Cinquième titre : Modalités d’entrée en vigueur. Comme annoncé par Édouard Philippe, la réforme s’applique à partir de 2022 pour les assurés nés à partir de 2004 ; en 2025 pour tous ceux qui partiront à la retraite à partir de 2037, c’est-à-dire dans le cadre du droit commun, les personnes nées à partir de 1975-1980 pour ceux qui ont une ouverture des droits à 57 ans et 1985 pour ceux qui ont un âge d’ouverture à 52 ans.

Les droits constitués avant l’intégration au sein du système universel seront garantis - une ordonnance précisera les modalités de prise en compte des périodes de carrière intervenues avant 2025 quel que soit le régime dans lequel elles ont été effectuées. Les droits familiaux existant au titre des enfants avant 2025 seront intégrés dans le calcul de la pension relative à la période avant 2025 - c’est-à-dire que par exemple, les majorations de durée d’assurance seront calculées en proportion de la période déjà travaillées et donneront lieu à des points supplémentaires. "Les règles du système universel qui s’appliqueront sur toutes la carrière avant ou après 2025 sont d’une part l’accès au nouveau minimum contributif et les conditions de départ de ces générations, ce dispositif étant précisé par ordonnance", indique le secrétariat d’État.

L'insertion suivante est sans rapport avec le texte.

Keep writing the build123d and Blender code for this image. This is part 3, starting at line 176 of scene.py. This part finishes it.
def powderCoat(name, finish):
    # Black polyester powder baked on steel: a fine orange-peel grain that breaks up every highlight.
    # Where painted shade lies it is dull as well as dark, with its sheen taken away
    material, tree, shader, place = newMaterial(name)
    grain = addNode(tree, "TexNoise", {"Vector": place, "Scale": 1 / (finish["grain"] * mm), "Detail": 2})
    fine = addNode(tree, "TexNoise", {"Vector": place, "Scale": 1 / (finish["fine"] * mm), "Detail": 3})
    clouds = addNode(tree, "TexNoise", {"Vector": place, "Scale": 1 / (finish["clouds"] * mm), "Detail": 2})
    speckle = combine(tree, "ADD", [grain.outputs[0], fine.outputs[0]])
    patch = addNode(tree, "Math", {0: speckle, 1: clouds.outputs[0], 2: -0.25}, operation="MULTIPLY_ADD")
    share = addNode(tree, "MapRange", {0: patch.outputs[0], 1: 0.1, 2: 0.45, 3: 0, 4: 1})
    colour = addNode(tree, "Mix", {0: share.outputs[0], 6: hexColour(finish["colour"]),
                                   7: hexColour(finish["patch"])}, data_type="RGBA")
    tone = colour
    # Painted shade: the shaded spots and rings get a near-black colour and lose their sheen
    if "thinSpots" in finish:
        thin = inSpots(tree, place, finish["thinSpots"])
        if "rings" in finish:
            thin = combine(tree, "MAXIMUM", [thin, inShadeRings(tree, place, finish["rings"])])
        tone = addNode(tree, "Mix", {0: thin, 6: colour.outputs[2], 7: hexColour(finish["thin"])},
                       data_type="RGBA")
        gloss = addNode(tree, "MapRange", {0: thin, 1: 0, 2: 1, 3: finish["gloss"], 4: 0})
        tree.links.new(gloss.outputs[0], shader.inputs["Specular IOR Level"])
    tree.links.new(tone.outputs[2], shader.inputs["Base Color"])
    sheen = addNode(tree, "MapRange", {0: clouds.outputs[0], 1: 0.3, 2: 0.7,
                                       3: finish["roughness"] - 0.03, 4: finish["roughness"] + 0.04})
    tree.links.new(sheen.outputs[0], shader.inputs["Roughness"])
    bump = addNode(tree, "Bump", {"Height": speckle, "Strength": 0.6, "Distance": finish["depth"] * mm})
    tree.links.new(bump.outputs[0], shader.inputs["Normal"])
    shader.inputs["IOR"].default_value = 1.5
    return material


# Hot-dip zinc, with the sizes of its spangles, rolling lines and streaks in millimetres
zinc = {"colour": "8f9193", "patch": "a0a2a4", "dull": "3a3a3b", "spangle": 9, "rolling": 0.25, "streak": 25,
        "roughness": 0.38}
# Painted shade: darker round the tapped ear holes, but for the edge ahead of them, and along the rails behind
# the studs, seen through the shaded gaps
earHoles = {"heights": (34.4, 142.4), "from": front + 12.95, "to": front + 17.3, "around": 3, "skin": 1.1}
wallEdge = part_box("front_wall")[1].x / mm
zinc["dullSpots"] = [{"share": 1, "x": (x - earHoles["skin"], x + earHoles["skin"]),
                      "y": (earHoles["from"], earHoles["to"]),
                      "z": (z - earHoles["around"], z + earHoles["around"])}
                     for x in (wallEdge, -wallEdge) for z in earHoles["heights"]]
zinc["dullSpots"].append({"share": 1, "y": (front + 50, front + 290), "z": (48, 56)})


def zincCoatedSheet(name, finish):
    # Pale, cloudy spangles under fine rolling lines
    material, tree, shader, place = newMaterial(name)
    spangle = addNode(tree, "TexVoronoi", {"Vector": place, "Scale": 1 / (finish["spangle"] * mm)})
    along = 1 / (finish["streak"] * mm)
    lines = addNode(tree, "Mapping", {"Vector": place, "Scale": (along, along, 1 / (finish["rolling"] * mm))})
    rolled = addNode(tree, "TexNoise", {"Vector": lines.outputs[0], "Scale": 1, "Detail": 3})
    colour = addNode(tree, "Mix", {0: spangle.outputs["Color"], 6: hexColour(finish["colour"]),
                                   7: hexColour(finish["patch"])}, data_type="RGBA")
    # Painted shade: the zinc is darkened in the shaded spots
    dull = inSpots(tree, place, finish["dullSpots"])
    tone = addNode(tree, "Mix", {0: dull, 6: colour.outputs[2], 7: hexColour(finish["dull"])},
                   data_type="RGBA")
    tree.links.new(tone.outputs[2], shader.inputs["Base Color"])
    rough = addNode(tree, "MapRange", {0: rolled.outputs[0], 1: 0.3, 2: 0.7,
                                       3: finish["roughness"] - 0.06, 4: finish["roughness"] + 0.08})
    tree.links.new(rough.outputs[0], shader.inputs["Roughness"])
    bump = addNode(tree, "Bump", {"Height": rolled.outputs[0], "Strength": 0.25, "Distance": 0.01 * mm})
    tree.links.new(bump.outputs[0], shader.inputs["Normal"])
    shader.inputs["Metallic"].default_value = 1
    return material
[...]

Dès 2022 s’appliquera le nouveau minimum de pension à 1 000 euros net pour une carrière complète ce qui conduira à créer pour les travailleurs indépendants une garantie un peu analogue à celle créée pour les exploitants agricoles. Et ce minimum de pension convergera d'ici 2025 vers la cible de 85 % du Smic. La retraite progressive devrait aussi être ouverte aux salariés en forfait jour à partir de 2022, tout comme la possibilité d’acquérir des droits dans le cadre du cumul emploi-retraite.

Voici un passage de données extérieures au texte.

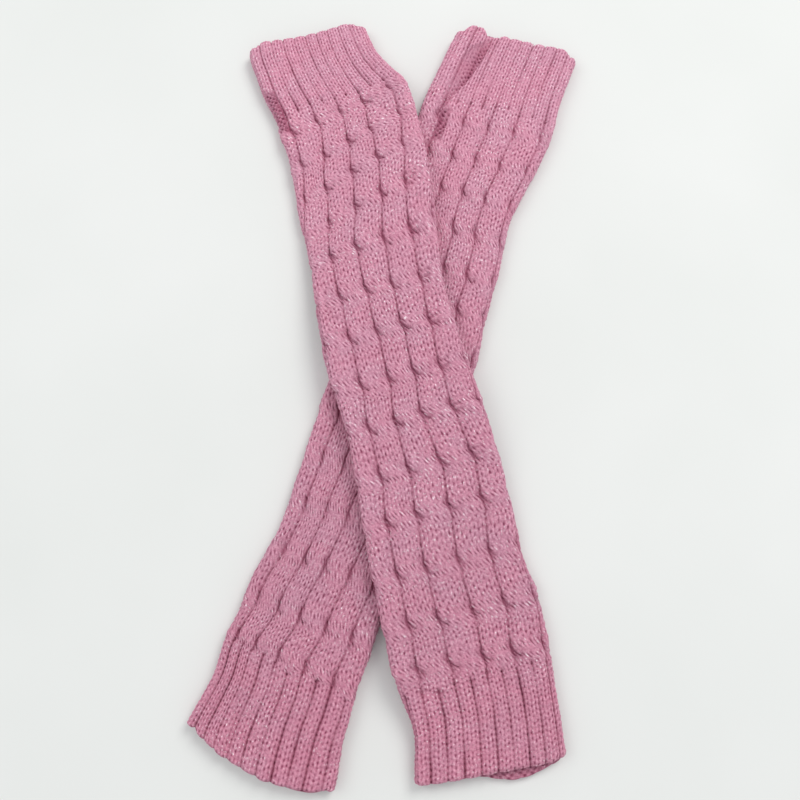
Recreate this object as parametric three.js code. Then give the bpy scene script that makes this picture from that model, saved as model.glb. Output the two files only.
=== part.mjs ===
// A pair of cable-knit leg warmers laid flat on a table, one crossed over the other.
//
// Each leg warmer is a knitted tube in three stretches: a ribbed top cuff, a cabled body and a
// ribbed bottom cuff. It lies flattened, so its front and back layers rest on each other and
// meet in a rounded fold along each side. The under leg lies on the table. The over leg lies on
// the table at both ends and climbs over the under leg between them.
//
// Millimetres, +Z up, the table at Z = 0. A leg has its own flat frame: `along` runs from its
// top hem to its bottom hem, and `across` runs to the right of that.
import * as THREE from "three";

// ---- Cloth ----
const WALL = 3.2; // one layer of the knit
const AIR = 1.6; // between the two layers
const FLAT = 2 * WALL + AIR; // a flattened tube, away from its side folds
const FOLD = 9.0; // the same at the side folds, which spring open a little
const MOUTH = 1.4; // how much further apart the layers are at a hem
const MOUTH_REACH = 26; // along the leg, before they lie close again
const SEAM_GAP = 0.3; // between a cuff and the body
const REST_GAP = 0.5; // between the over leg and the under leg
const RAMP = 45; // beside the under leg, before the over leg is back on the table
const SHOULDER = 2; // level stretch beside the under leg, before that slope starts
const CORNER_POWER = 10; // how sharply a hem turns into the side folds

// ---- Facets ----
const STEP_ALONG = 12; // between rings of the body
const CUFF_STEPS = 5;
const BOTTOM_STEPS = 6; // across one layer
const TOP_STEPS = 8;
const FOLD_STEPS = 4; // round one side fold

const PINK = new THREE.Color(0.72, 0.36, 0.47);

// ---- The two legs ----
// start is where the leg's own frame begins on the table, and turn is its heading in degrees,
// positive towards +X. A section gives the two side folds. A hem is middle + tilt * s + bow * s^2
// for s from -1 at the left fold to 1 at the right one, corner is how far its corners are
// rounded back, and back is how much further out the back layer reaches in the middle. A roll
// is where a side fold has rolled in on itself at the top hem: its place and half width as s,
// how much higher it stands, and how far along the leg it dies out.
const OVER = {
  name: "over",
  start: [-53.2, 211.8],
  turn: 13.6,
  seams: [50, 383],
  topHem: { middle: 4, tilt: 0, bow: -3.5, corner: 5, back: 0 },
  bottomHem: { middle: 429, tilt: 2.5, bow: 0.5, corner: 4, back: 5.5 },
  roll: null,
  sections: [
    { along: 0, left: -38.0, right: 31.5 },
    { along: 12, left: -39.0, right: 33.0 },
    { along: 25, left: -37.5, right: 35.5 },
    { along: 38, left: -36.0, right: 40.5 },
    { along: 50, left: -33.5, right: 46.0 },
    { along: 62, left: -32.0, right: 47.5 },
    { along: 80, left: -30.0, right: 47.5 },
    { along: 100, left: -30.5, right: 47.0 },
    { along: 120, left: -32.0, right: 45.0 },
    { along: 145, left: -32.0, right: 42.0 },
    { along: 175, left: -34.5, right: 37.5 },
    { along: 215, left: -36.0, right: 39.0 },
    { along: 245, left: -33.0, right: 41.5 },
    { along: 275, left: -34.5, right: 43.5 },
    { along: 305, left: -36.5, right: 43.5 },
    { along: 332, left: -37.5, right: 42.5 },
    { along: 347, left: -38.0, right: 44.5 },
    { along: 370, left: -38.0, right: 44.0 },
    { along: 384, left: -36.5, right: 42.5 },
    { along: 400, left: -34.8, right: 40.5 },
    { along: 415, left: -37.5, right: 39.0 },
    { along: 432, left: -41.5, right: 37.0 },
  ],
};
const UNDER = {
  name: "under",
  start: [72.8, 211.8],
  turn: -18.6,
  seams: [56, 389],
  topHem: { middle: 8, tilt: -2, bow: -2.5, corner: 6, back: 0 },
  bottomHem: { middle: 442.5, tilt: 3.5, bow: -6.5, corner: 4, back: 1 },
  roll: { at: -0.78, half: 0.34, height: 3.8, reach: 78 },
  sections: [
    { along: 4, left: -34.0, right: 38.5 },
    { along: 20, left: -36.0, right: 37.7 },
    { along: 40, left: -38.0, right: 37.0 },
    { along: 62, left: -40.0, right: 38.0 },
    { along: 80, left: -40.0, right: 36.4 },
    { along: 100, left: -39.5, right: 33.2 },
    { along: 120, left: -39.0, right: 30.5 },
    { along: 150, left: -38.5, right: 33.5 },
    { along: 180, left: -37.5, right: 35.0 },
    { along: 205, left: -36.8, right: 37.5 },
    { along: 245, left: -36.5, right: 36.5 },
    { along: 290, left: -34.7, right: 34.5 },
    { along: 325, left: -34.3, right: 33.0 },
    { along: 350, left: -38.5, right: 32.5 },
    { along: 370, left: -39.3, right: 32.5 },
    { along: 387, left: -41.2, right: 32.0 },
    { along: 402, left: -40.3, right: 33.0 },
    { along: 416, left: -42.2, right: 33.6 },
    { along: 430, left: -44.6, right: 36.0 },
    { along: 442, left: -44.0, right: 37.6 },
  ],
};

const smooth = (t) => {
  const u = Math.min(1, Math.max(0, t));
  return u * u * (3 - 2 * u);
};
const mix = (a, b, t) => a + (b - a) * t;

// One column of a leg's sections at any place along it, on a smooth curve through the rows.
function column(leg, name, along) {
  const rows = leg.sections;
  const last = rows.length - 1;
  let i = 0;
  while (i < last - 1 && rows[i + 1].along < along) i++;
  const row = (k) => rows[Math.min(last, Math.max(0, k))];
  const slope = (k) => {
    const span = row(k + 1).along - row(k - 1).along;
    return span ? (row(k + 1)[name] - row(k - 1)[name]) / span : 0;
  };
  const [a, b] = [row(i), row(i + 1)];
  const h = b.along - a.along;
  const t = Math.min(1, Math.max(0, (along - a.along) / h));
  const [t2, t3] = [t * t, t * t * t];
  return (
    (2 * t3 - 3 * t2 + 1) * a[name] +
    (t3 - 2 * t2 + t) * h * slope(i) +
    (3 * t2 - 2 * t3) * b[name] +
    (t3 - t2) * h * slope(i + 1)
  );
}

// Where a hem lies along the leg, for s across it and layer -1 (back) to 1 (front).
// out is -1 at the top hem and 1 at the bottom hem.
function hemAlong(hem, s, layer, out) {
  const edge = hem.middle + hem.tilt * s + hem.bow * s * s;
  const rounded = hem.corner * Math.abs(s) ** CORNER_POWER;
  const back = hem.back * Math.max(0, -layer) * (1 - s * s);
  return edge - out * rounded + out * back;
}

function onTable(leg, along, across) {
  const a = THREE.MathUtils.degToRad(leg.turn);
  return [
    leg.start[0] + across * Math.cos(a) + along * Math.sin(a),
    leg.start[1] + across * Math.sin(a) - along * Math.cos(a),
  ];
}

function inLeg(leg, x, y) {
  const a = THREE.MathUtils.degToRad(leg.turn);
  const [dx, dy] = [x - leg.start[0], y - leg.start[1]];
  return {
    along: dx * Math.sin(a) - dy * Math.cos(a),
    across: dx * Math.cos(a) + dy * Math.sin(a),
  };
}

// How high the over leg's underside is above the table: over the under leg it clears the side
// folds, and beside it comes down to the table on a long slope.
function drape(x, y) {
  const { along, across } = inLeg(UNDER, x, y);
  const left = column(UNDER, "left", along);
  const right = column(UNDER, "right", along);
  const beside = Math.max(left - across, across - right, 0);
  return (FOLD + REST_GAP) * smooth(1 - (beside - SHOULDER) / RAMP);
}

// How thick the flattened tube is at s across, `toHem` mm from the nearer hem.
function thickness(s, toHem) {
  const springy = (FOLD - FLAT) * Math.abs(s) ** 3;
  const mouth = MOUTH * (1 - s * s) * smooth(1 - toHem / MOUTH_REACH);
  return FLAT + springy + mouth;
}

// How much the rolled fold adds on top.
function rolled({ roll }, along, s) {
  if (!roll) return 0;
  const beside = Math.abs(s - roll.at) / roll.half;
  return roll.height * smooth(1 - beside) * smooth(1 - along / roll.reach);
}

// The points round a flattened tube, from the left end of the back layer: s across on a flat
// layer (-1 back, 1 front), and an angle on a side fold (side -1 left, 1 right).
function outline() {
  const flat = 0.999; // just inside the folds' own end points
  const points = [];
  for (let i = 0; i < BOTTOM_STEPS; i++)
    points.push({ layer: -1, s: mix(-flat, flat, i / BOTTOM_STEPS) });
  for (let i = 0; i < FOLD_STEPS; i++)
    points.push({ side: 1, turn: mix(-90, 90, i / FOLD_STEPS) });
  for (let i = 0; i < TOP_STEPS; i++)
    points.push({ layer: 1, s: mix(flat, -flat, i / TOP_STEPS) });
  for (let i = 0; i < FOLD_STEPS; i++)
    points.push({ side: -1, turn: mix(90, -90, i / FOLD_STEPS) });
  return points;
}

// One point of the tube's outer or inner face. The flat layers reach to the middle of each
// side fold, which is a half circle of cloth.
function facePoint(leg, point, inner, place) {
  const radius = FOLD / 2;
  const depth = inner ? WALL : 0;
  const onFold = point.side !== undefined;
  const turn = onFold ? THREE.MathUtils.degToRad(point.turn) : 0;
  const layer = onFold ? Math.sin(turn) : point.layer;
  const s = onFold ? point.side : point.s;
  const { along, toHem } = place(s, layer);
  const left = column(leg, "left", along) + radius;
  const right = column(leg, "right", along) - radius;
  const across = mix(left, right, (s + 1) / 2);
  const thick = thickness(s, toHem);
  let out = 0;
  let height = layer < 0 ? depth : thick - depth;
  if (onFold) {
    out = point.side * (radius - depth) * Math.cos(turn);
    height = radius + (radius - depth) * Math.sin(turn);
  }
  const lift = !inner && height > radius ? rolled(leg, along, s) : 0;
  const [x, y] = onTable(leg, along, across + out);
  const base = leg === OVER ? drape(x, y) : 0;
  return new THREE.Vector3(x, y, base + height + lift);
}

// A closed tube of cloth through `places`, each a function from (s, layer) to its along.
function tube(leg, name, places) {
  const round = outline();
  const n = round.length;
  const vertices = [];
  for (const inner of [false, true])
    for (const place of places)
      for (const point of round) vertices.push(facePoint(leg, point, inner, place));
  const at = (inner, i, j) => (inner * places.length + i) * n + (j % n);
  const faces = [];
  const quad = (a, b, c, d) => faces.push(a, b, c, a, c, d);
  const last = places.length - 1;
  for (let j = 0; j < n; j++) {
    for (let i = 0; i < last; i++) {
      quad(at(0, i, j), at(0, i, j + 1), at(0, i + 1, j + 1), at(0, i + 1, j));
      quad(at(1, i, j), at(1, i + 1, j), at(1, i + 1, j + 1), at(1, i, j + 1));
    }
    quad(at(0, 0, j), at(1, 0, j), at(1, 0, j + 1), at(0, 0, j + 1));
    quad(at(0, last, j), at(0, last, j + 1), at(1, last, j + 1), at(1, last, j));
  }
  const geometry = new THREE.BufferGeometry().setFromPoints(vertices);
  geometry.setIndex(faces);
  geometry.computeVertexNormals();
  const knit = new THREE.MeshStandardMaterial({ color: PINK, roughness: 0.95, metalness: 0 });
  const mesh = new THREE.Mesh(geometry, knit);
  mesh.name = name;
  return mesh;
}

// The places of a stretch's rings, from share 0 to 1 between two edges of the cloth.
function stretch(steps, from, to, toHem) {
  return Array.from({ length: steps + 1 }, (_, i) => (s, layer) => {
    const along = mix(from(s, layer), to(s, layer), i / steps);
    return { along, toHem: toHem(along) };
  });
}

function legParts(leg) {
  const [seamA, seamB] = leg.seams;
  const half = SEAM_GAP / 2;
  const topHem = (s, layer) => hemAlong(leg.topHem, s, layer, -1);
  const bottomHem = (s, layer) => hemAlong(leg.bottomHem, s, layer, 1);
  const toTop = (along) => Math.max(0, along - leg.topHem.middle);
  const toBottom = (along) => Math.max(0, leg.bottomHem.middle - along);
  const steps = Math.round((seamB - seamA) / STEP_ALONG);
  const top = stretch(CUFF_STEPS, topHem, () => seamA - half, toTop);
  const body = stretch(steps, () => seamA + half, () => seamB - half, () => MOUTH_REACH);
  const bottom = stretch(CUFF_STEPS, () => seamB + half, bottomHem, toBottom);
  return [
    tube(leg, `${leg.name}_top_cuff`, top),
    tube(leg, `${leg.name}_body`, body),
    tube(leg, `${leg.name}_bottom_cuff`, bottom),
  ];
}

const pair = new THREE.Group();
pair.add(...legParts(UNDER), ...legParts(OVER));
export default pair;
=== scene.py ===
import math

import bpy
import numpy as np
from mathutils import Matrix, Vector


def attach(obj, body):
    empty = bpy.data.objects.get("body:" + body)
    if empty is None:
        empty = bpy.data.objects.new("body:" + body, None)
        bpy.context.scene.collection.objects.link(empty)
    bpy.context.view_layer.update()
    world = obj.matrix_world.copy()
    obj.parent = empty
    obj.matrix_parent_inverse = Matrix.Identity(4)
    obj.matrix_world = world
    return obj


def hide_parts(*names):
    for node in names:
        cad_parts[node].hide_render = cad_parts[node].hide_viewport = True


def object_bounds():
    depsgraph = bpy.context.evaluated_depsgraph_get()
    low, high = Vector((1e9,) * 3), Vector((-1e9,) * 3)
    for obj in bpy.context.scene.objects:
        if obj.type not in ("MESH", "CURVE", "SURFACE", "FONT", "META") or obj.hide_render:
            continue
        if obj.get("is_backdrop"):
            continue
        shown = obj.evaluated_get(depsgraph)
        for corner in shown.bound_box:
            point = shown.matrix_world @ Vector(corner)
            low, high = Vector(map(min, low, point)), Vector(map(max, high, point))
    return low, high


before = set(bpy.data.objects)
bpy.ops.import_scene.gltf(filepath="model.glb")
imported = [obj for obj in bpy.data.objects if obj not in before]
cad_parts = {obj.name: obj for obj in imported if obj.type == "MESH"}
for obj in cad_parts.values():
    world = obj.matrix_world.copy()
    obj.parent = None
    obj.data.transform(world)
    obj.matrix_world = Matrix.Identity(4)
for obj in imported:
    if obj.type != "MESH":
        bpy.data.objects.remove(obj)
cad_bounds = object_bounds()
MM = 0.001

# ---- Cloth, as in the CAD ----
WALL, AIR = 3.2, 1.6  # one layer of knit, and the gap between the two layers of a tube
FLAT = 2 * WALL + AIR  # thickness of a laid tube
FOLD = 9.0  # and at the folds along its sides
RADIUS = FOLD / 2
QUARTER = math.pi * RADIUS / 2  # the arc from a fold's outermost edge to the flat layer
MOUTH, MOUTH_REACH = 1.4, 26.0  # how much a hem gapes, and how far along that fades
REST_GAP = 0.5  # between the over leg and the under leg
RAMP = 45.0  # beside the under leg, before the over leg is back on the table
SHOULDER = 2.0  # level stretch beside the under leg, before that slope starts
CORNER_POWER = 10  # how sharply a hem turns into the side folds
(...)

L’article 1 du projet de loi prévoit enfin que l’État s’engage à une revalorisation de la profession d’enseignant et d’enseignant-chercheur dans le cadre d’une loi de programmation. Les marins et les personnels navigants seront traités par ordonnance au terme des concertations sectorielles en cours. Toutes les ordonnances devront être prises d'ici 2022.

 

Premières observations :

- Actuellement, notre système compte 42 régimes de retraite, chacun avec ses spécificités. Or, les carrières ne sont plus linéaires et de nombreux français exercent plusieurs activités sous des statuts différents tout au long de leur vie professionnelle. Un toilettage des règles peut logiquement s’étudier au regard de l’évolution de notre société, et certains paramètres peuvent s’effacer avec le temps et des pénibilités propres au 21ème siècle doivent être prises en compte.

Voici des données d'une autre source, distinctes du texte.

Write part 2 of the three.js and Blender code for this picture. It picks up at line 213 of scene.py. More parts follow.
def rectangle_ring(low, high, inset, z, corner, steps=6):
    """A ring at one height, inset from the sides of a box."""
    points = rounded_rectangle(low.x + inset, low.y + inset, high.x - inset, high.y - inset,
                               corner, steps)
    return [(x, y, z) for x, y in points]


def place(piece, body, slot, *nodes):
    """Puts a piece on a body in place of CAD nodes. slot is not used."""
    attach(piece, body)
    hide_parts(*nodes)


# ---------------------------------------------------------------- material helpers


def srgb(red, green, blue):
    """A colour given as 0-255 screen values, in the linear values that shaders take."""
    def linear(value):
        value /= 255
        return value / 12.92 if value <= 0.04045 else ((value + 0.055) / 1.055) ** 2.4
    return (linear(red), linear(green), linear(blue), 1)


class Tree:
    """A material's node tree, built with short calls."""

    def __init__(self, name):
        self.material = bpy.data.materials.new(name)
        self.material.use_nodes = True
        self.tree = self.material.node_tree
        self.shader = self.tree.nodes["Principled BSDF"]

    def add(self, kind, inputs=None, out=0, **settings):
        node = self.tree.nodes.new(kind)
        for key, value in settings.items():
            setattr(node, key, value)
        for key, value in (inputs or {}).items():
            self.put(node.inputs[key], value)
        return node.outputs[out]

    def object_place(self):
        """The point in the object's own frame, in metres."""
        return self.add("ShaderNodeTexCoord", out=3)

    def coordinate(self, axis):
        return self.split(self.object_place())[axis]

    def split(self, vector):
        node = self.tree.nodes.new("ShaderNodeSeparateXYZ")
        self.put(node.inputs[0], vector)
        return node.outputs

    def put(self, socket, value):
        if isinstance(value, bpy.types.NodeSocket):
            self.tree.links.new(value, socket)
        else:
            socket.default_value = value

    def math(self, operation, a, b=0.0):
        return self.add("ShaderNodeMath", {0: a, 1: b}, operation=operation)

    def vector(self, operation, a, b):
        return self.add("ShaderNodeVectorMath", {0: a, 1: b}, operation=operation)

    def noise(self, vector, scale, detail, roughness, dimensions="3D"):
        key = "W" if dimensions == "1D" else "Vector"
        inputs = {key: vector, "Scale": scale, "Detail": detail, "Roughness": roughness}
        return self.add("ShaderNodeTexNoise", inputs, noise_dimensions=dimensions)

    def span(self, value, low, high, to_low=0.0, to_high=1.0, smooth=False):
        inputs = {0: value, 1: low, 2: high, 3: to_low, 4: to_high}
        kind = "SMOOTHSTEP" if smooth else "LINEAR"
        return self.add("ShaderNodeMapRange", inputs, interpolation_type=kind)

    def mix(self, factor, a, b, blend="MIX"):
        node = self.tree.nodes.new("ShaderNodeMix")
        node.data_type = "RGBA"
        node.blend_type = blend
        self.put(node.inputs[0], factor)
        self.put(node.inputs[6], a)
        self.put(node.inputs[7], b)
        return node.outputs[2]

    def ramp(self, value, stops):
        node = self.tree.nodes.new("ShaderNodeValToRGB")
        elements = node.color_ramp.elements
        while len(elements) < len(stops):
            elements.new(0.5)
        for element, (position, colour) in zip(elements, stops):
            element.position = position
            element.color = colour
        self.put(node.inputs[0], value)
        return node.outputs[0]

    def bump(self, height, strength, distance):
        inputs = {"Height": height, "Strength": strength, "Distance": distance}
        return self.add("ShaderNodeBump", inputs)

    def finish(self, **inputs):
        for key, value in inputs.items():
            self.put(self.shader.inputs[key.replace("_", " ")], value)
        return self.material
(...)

Emmanuel Macron avait indiqué lors de la campagne présidentielle, que l’âge minimum légal pour faire valoir son droit à la retraite resterait bien fixé à 62 ans dans le futur système. Hors, dans la configuration actuelle, le Gouvernement prévoit un âge pivot de 64 ans, soit l'âge pour bénéficier de sa pension de retraite à taux plein. L'âge pivot n'a pas de sens, puisque le système de points et les annuités requises n'imposent pas un âge pivot dès lors que personne n'entre au même âge dans le monde du travail.

- Autre crainte, celle de ne pas connaitre la valeur du point ou que celui-ci soit gelé. Un gel de la valeur du point aura comme conséquence une baisse significative du montant de la retraite lors de son calcul.

- Au-delà du montant de la retraite se pose la question de sa revalorisation : sera-t-elle indexée sur l’inflation ? Le Haut-Commissaire à la réforme des retraites a évoqué la possibilité de l’indexer sur les salaires, mais cette position n’est pas confirmée.

- Des différences catégorielles sont d’ores et déjà admises, laissant douter de la réalité de la suppression annoncée des régimes spéciaux.

- Indiscutablement, la méthode de travail du Gouvernement n’a pas facilité l’engagement de cette réforme dans les meilleures conditions. Nous n’avons en lecture les deux textes qu’aujourd’hui. L’anxiété légitime  des citoyens s’agissant des moyens de vie qui leur seront proposés à la retraite, imposait la transparence et un texte sur la table, texte « martyr » à modifier… Ainsi, va la démocratie.

- Ces deux projets de loi seront examinés par l'Assemblée nationale dans le cadre d'une procédure accélérée (!) à compter de la mi-février. La procédure accélérée implique une seule navette entre le Sénat et l'Assemblée nationale.  Mais, c'est d'avantage par l'insuffisance du temps laissé à l'examen de ce texte que cette procédure accélérée pose un réel problème de démocratie et de vie parlementaire effective.